The next morning, in more rain, I left for Madison for my Monday date with sister-in-law Linda. When I booked my room in Madison, I assumed that Watertown, where Linda lived, was just a short hop down the road. Wrong assumption again. It was several long hops. I got to Watertown and didn’t have a clue how to find her house, and each time I called her on my cell phone, I got no answer. Finally I figured that when calling a cell phone out of state I needed to use the 1 prefix. I’m a cell phone imbecile with a very cheap dumb phone to match my cell phone dumbness. She’d been trying to call me on my cell phone but mine wasn’t turned on except when I wanted to call Rosalie in Arizona. Cell phone stupidity, right? Right? Certainly. She directed me to her house in a new development to the west. Since her son Steve and his fiancé Gwen and her mother were coming from Milwaukee to join us, we decided to order pizza instead of dining out. Good decision. I heard all about Steve and Gwen’s plans for their June wedding, their Wisconsin reception, and another reception in South Dakota in July. The one in Mobridge sounds like it will be a West-river hoot, with not one, not two, but three pigs ready for an outdoor roasting. Should be a blast.

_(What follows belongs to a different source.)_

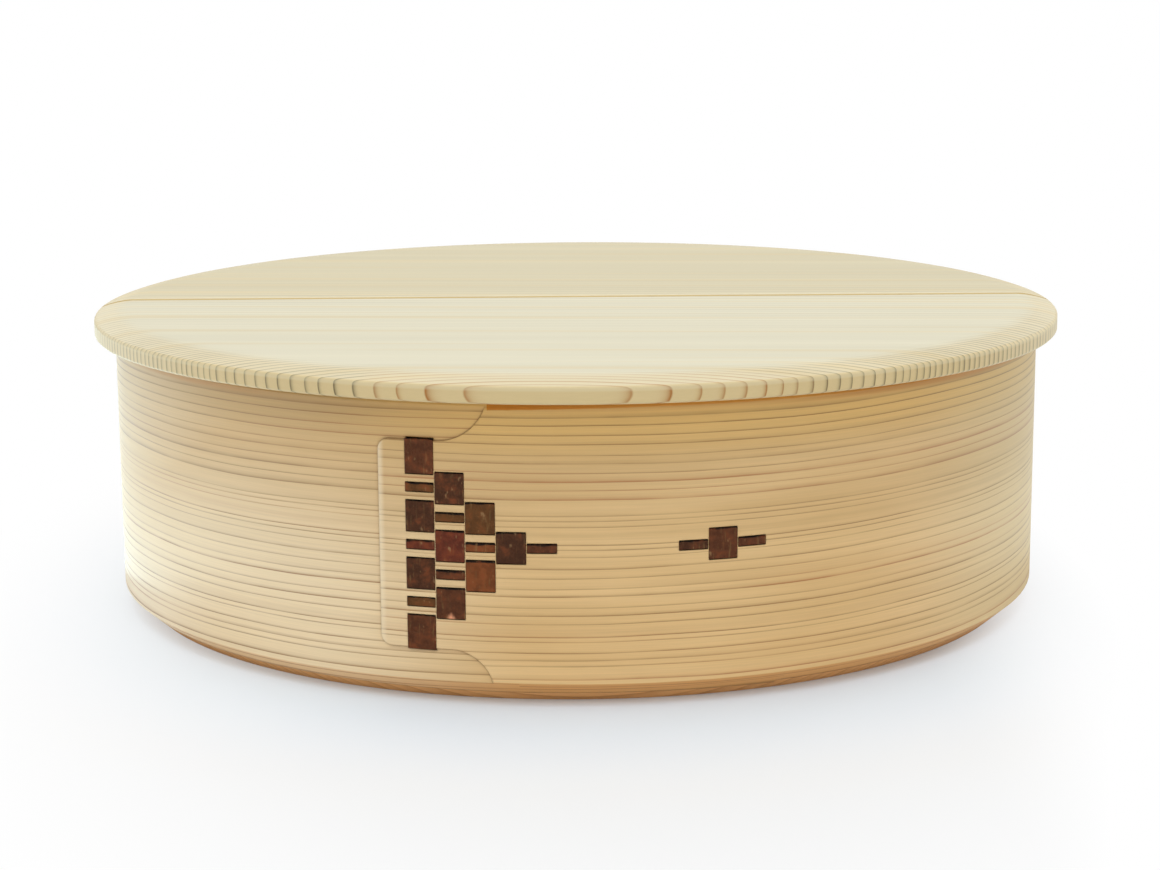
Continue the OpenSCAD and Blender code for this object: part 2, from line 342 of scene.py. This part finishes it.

I left just as the sun was setting and drove back to Madison where I collapsed on my AmericInn bed, more than ready for my long trip back to Minneapolis, more than ready for my flight back to the Valley. My adventure was . . . interesting. But I think I’ll confine my future adventuring to Arizona and let friends and relatives pursue their own adventures by coming here to see me. The drive was without incident. I didn’t get lost even once. The flight was without incident. But it involved nearly the entire day. I was at the airport by 8:30, three hours ahead of time. The flight took three hours (but I gained back the two I’d lost on the flight out). At Sky Harbor I connected with my driver without too much waiting. I was home by 1:30, very happy to greet Rosalie and our three kitty boys, Tiger, Tuffy, and Charlie. “Oh, Auntie Em, there’s no place like home.”